• The task
Write out all the data again, exactly as it stands.

• Source data
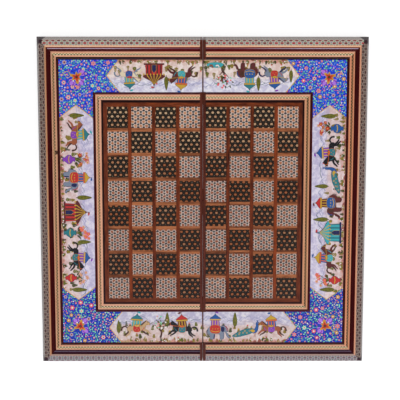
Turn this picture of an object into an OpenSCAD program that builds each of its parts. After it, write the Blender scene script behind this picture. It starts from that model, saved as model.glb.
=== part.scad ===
// A folding marquetry game board, lying open with its chess face up.
// X runs across the fold, Y runs along the fold and Z points up.
// The fold line is at X = 0, the right half has X above 0, and the left half is its mirror image.
// The board stands on its hinge barrels at Z = 0.

/* [Board] */
// Length of each side of the open board
board = 500; // [460:5:560]
// Height of one half from its rim to its highest face
half_height = 35; // [32:0.5:45]
// Upright part of the outer side, above the rim
land = 9; // [6:0.5:12]
// How far the sloped outer side leans in towards the top
taper = 9; // [5:0.5:11]
// Gap left between each half and the fold line
seam_gap = 0.3; // [0.2:0.05:0.6]

/* [Outer frame] */
// Width of the flat mosaic band at the outer edge
band_w = 8; // [6:0.5:10]
// Thickness of the mosaic on the sloped outer side
skin_t = 1.6; // [1.2:0.1:2]
// Width of the pale line inside the mosaic band
pale_line_w = 2.4; // [1.5:0.1:3]
// Width of the hollowed moulding
cove_w = 6.5; // [5:0.1:8]
// Depth of the hollow in that moulding
cove_depth = 1.7; // [1:0.1:2]
// Width of the outer banding
outer_banding_w = 8; // [7:0.1:11]
// Width of the dark bead beside the painted border
outer_bead_w = 2.9; // [1.5:0.1:4]
// Side of the dark post on each outer corner, on the top face
post_w = 5; // [4:0.5:6]

/* [Painted border] */
// Width of the painted border on the side away from the fold
border_w = 50.4; // [44:0.1:54]
// Length of the pointed end of each picture panel
tip_length = 19; // [12:1:24]
// How much the sides of a pointed end swell outwards
tip_swell = 0.03; // [0:0.01:0.1]
// Distance from the point of a side panel to the inner corner of the border
side_tip_setback = 19.4; // [12:0.1:24]
// Distance from the point of an end panel to the inner corner of the border
end_tip_setback = 21.1; // [12:0.1:24]

/* [Playing field] */
// How much further the field and its frame reach along the fold than across it
field_extra = 2.4; // [0:0.1:4]
// Width of the dark red bead inside the painted border
inner_bead_w = 3.5; // [1.5:0.1:4]
// Width of the inner banding
inner_banding_w = 8.8; // [7:0.1:11]
// Width of the dark line inside the inner banding
field_line_w = 3; // [1.5:0.1:4]
// Width of the wood margin round the squares
margin_w = 5.9; // [4:0.1:8]
// Width of the wood fillets between the squares
fillet_w = 5.3; // [4:0.1:7]
// Width of the wood strip beside the fold, on each half
strip_w = 4.35; // [3:0.05:6]
// Width of the bare wood edge beside the fold, along the painted border
edge_w = 1; // [0.8:0.1:1.5]

/* [Levels above the base of the decoration] */
// Mosaic band
band_rise = 4; // [3.5:0.1:4.5]
// Pale line
pale_line_rise = 3.8; // [3:0.1:4]
// Highest edges of the hollowed moulding
cove_rise = 3.5; // [3:0.1:4]
// Outer banding
outer_banding_rise = 3.3; // [2.5:0.1:4]
// Dark bead beside the painted border
outer_bead_rise = 3; // [2.6:0.1:3.5]
// Painted border
border_rise = 2.2; // [1.5:0.1:3]
// Dark red bead
inner_bead_rise = 2.7; // [2.6:0.1:3.5]
// Inner banding
inner_banding_rise = 3; // [2:0.1:3.5]
// Dark line of the field
field_line_rise = 2.2; // [1.5:0.1:3]
// Wood margin and fillets of the field
margin_rise = 2.5; // [2:0.1:3]
// Squares
square_rise = 2.6; // [2:0.1:3]

/* [Tray] */
// Width of the outer rails at the rim
rail_w = 18; // [16:0.5:22]
// Width of the rail beside the fold
fold_rail_w = 12; // [11.5:0.5:16]
// Thickness of the core panel
core_t = 5; // [4:0.5:6]
// Width of the ledge in each rail that holds the core panel
ledge_w = 6; // [4:0.5:7]
// Thickness of the lining that faces the hollow
lining_t = 2; // [1.5:0.1:3]

/* [Inside field] */
// Length of a point
point_length = 188; // [150:1:195]
// Width of a point at its base
point_w = 31; // [20:1:33]
// Depth of the pocket that holds a point
point_pocket = 0.8; // [0.4:0.1:1]
// Thickness of a point
point_t = 1; // [0.9:0.1:1.2]

/* [Hinges] */
// Distance of the outer hinges from the middle one
hinge_spacing = 170; // [120:5:190]
// Length of a hinge
hinge_length = 40; // [30:5:50]
// Radius of the hinge barrel
barrel_r = 1.6; // [1.4:0.1:2]
// Radius of the hinge pin
pin_r = 0.8; // [0.6:0.05:0.9]
// Clearance of the pin in its knuckles
pin_clearance = 0.05; // [0.03:0.01:0.08]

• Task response
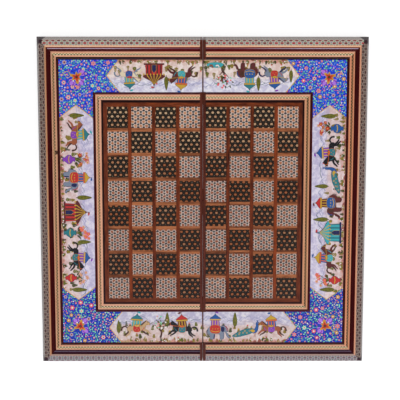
Turn this picture of an object into an OpenSCAD program that builds each of its parts. After it, write the Blender scene script behind this picture. It starts from that model, saved as model.glb.
=== part.scad ===
// A folding marquetry game board, lying open with its chess face up.
// X runs across the fold, Y runs along the fold and Z points up.
// The fold line is at X = 0, the right half has X above 0, and the left half is its mirror image.
// The board stands on its hinge barrels at Z = 0.

/* [Board] */
// Length of each side of the open board
board = 500; // [460:5:560]
// Height of one half from its rim to its highest face
half_height = 35; // [32:0.5:45]
// Upright part of the outer side, above the rim
land = 9; // [6:0.5:12]
// How far the sloped outer side leans in towards the top
taper = 9; // [5:0.5:11]
// Gap left between each half and the fold line
seam_gap = 0.3; // [0.2:0.05:0.6]

/* [Outer frame] */
// Width of the flat mosaic band at the outer edge
band_w = 8; // [6:0.5:10]
// Thickness of the mosaic on the sloped outer side
skin_t = 1.6; // [1.2:0.1:2]
// Width of the pale line inside the mosaic band
pale_line_w = 2.4; // [1.5:0.1:3]
// Width of the hollowed moulding
cove_w = 6.5; // [5:0.1:8]
// Depth of the hollow in that moulding
cove_depth = 1.7; // [1:0.1:2]
// Width of the outer banding
outer_banding_w = 8; // [7:0.1:11]
// Width of the dark bead beside the painted border
outer_bead_w = 2.9; // [1.5:0.1:4]
// Side of the dark post on each outer corner, on the top face
post_w = 5; // [4:0.5:6]

/* [Painted border] */
// Width of the painted border on the side away from the fold
border_w = 50.4; // [44:0.1:54]
// Length of the pointed end of each picture panel
tip_length = 19; // [12:1:24]
// How much the sides of a pointed end swell outwards
tip_swell = 0.03; // [0:0.01:0.1]
// Distance from the point of a side panel to the inner corner of the border
side_tip_setback = 19.4; // [12:0.1:24]
// Distance from the point of an end panel to the inner corner of the border
end_tip_setback = 21.1; // [12:0.1:24]

/* [Playing field] */
// How much further the field and its frame reach along the fold than across it
field_extra = 2.4; // [0:0.1:4]
// Width of the dark red bead inside the painted border
inner_bead_w = 3.5; // [1.5:0.1:4]
// Width of the inner banding
inner_banding_w = 8.8; // [7:0.1:11]
// Width of the dark line inside the inner banding
field_line_w = 3; // [1.5:0.1:4]
// Width of the wood margin round the squares
margin_w = 5.9; // [4:0.1:8]
// Width of the wood fillets between the squares
fillet_w = 5.3; // [4:0.1:7]
// Width of the wood strip beside the fold, on each half
strip_w = 4.35; // [3:0.05:6]
// Width of the bare wood edge beside the fold, along the painted border
edge_w = 1; // [0.8:0.1:1.5]

/* [Levels above the base of the decoration] */
// Mosaic band
band_rise = 4; // [3.5:0.1:4.5]
// Pale line
pale_line_rise = 3.8; // [3:0.1:4]
// Highest edges of the hollowed moulding
cove_rise = 3.5; // [3:0.1:4]
// Outer banding
outer_banding_rise = 3.3; // [2.5:0.1:4]
// Dark bead beside the painted border
outer_bead_rise = 3; // [2.6:0.1:3.5]
// Painted border
border_rise = 2.2; // [1.5:0.1:3]
// Dark red bead
inner_bead_rise = 2.7; // [2.6:0.1:3.5]
// Inner banding
inner_banding_rise = 3; // [2:0.1:3.5]
// Dark line of the field
field_line_rise = 2.2; // [1.5:0.1:3]
// Wood margin and fillets of the field
margin_rise = 2.5; // [2:0.1:3]
// Squares
square_rise = 2.6; // [2:0.1:3]

/* [Tray] */
// Width of the outer rails at the rim
rail_w = 18; // [16:0.5:22]
// Width of the rail beside the fold
fold_rail_w = 12; // [11.5:0.5:16]
// Thickness of the core panel
core_t = 5; // [4:0.5:6]
// Width of the ledge in each rail that holds the core panel
ledge_w = 6; // [4:0.5:7]
// Thickness of the lining that faces the hollow
lining_t = 2; // [1.5:0.1:3]

/* [Inside field] */
// Length of a point
point_length = 188; // [150:1:195]
// Width of a point at its base
point_w = 31; // [20:1:33]
// Depth of the pocket that holds a point
point_pocket = 0.8; // [0.4:0.1:1]
// Thickness of a point
point_t = 1; // [0.9:0.1:1.2]

/* [Hinges] */
// Distance of the outer hinges from the middle one
hinge_spacing = 170; // [120:5:190]
// Length of a hinge
hinge_length = 40; // [30:5:50]
// Radius of the hinge barrel
barrel_r = 1.6; // [1.4:0.1:2]
// Radius of the hinge pin
pin_r = 0.8; // [0.6:0.05:0.9]
// Clearance of the pin in its knuckles
pin_clearance = 0.05; // [0.03:0.01:0.08]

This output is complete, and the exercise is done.